When the coronavirus started to spread, Deborah Meehan, director of the University of Maine at Augusta Rockland Center, faced a dilemma – how to continue educating incarcerated students as prisons shut down and colleges moved online.
The center offers postsecondary education programs at five correctional facilities in the state, sending faculty to teach in-person classes. But when Maine’s prisons closed to outsiders, educators and corrections officers joined together to figure out what distance learning in prison could look like.
“We met with faculty, met with education coordinators inside the facilities, wardens and deputy wardens – everyone we could – to try to brainstorm [about] how are we going to do this?” Meehan said.
The prisons arranged Zoom classes where small cohorts could meet with their professors – they even held a debate class – though it took some “pretty exceptional” adjustments. Maximum security prisons, for example, typically don’t have internet access for inmates.
“We were running long Ethernet cables down hallways, through laundry rooms, into classrooms to make this work,” she said. “And we continued that through the semester.”
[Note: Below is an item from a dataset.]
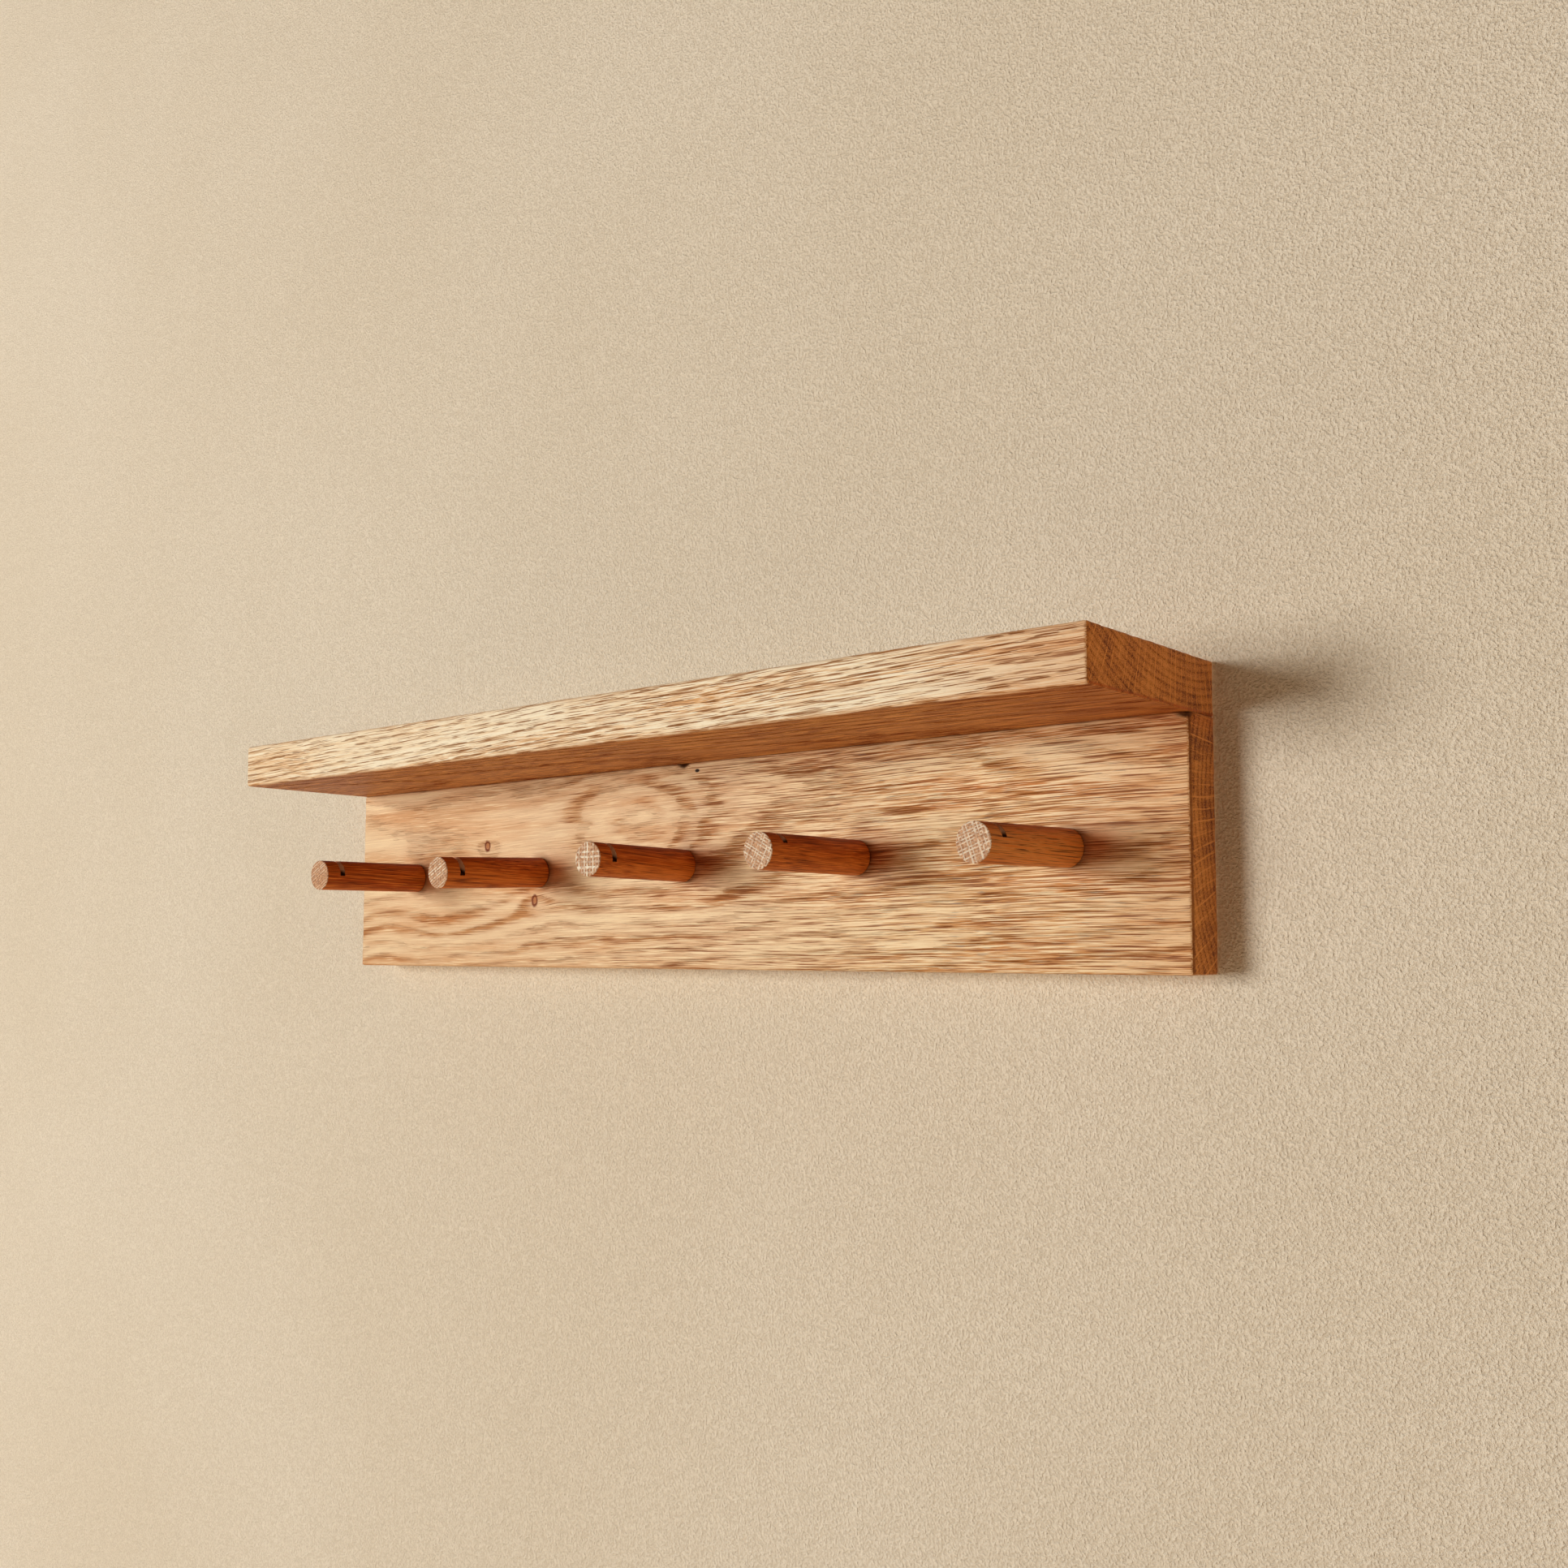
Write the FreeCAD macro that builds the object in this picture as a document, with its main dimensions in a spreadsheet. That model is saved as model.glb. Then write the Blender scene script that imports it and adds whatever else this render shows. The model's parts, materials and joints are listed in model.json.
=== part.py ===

Like the rest of the higher education landscape, college programs in prisons across the country have had to rethink how they teach their students in the midst of the coronavirus. While some facilities still allow educators in as essential staff, many are temporarily pivoting to remote learning for students’ safety, despite “variable” access to technology, said Margaret diZerega, acting director of the Center on Sentencing and Corrections at the Vera Institute of Justice.
Getting study materials to students, let alone teaching classes, has required some creativity. Some schools are dropping off physical copies of readings and assignments until they figure out how to offer classes, while others have gotten permission for faculty to use the email systems incarcerated people use to contact their families. For classes, programs have come up with a range of solutions, from gathering incarcerated students in small groups for live Zoom classes or videos to giving them laptops and tablets with learning management systems installed.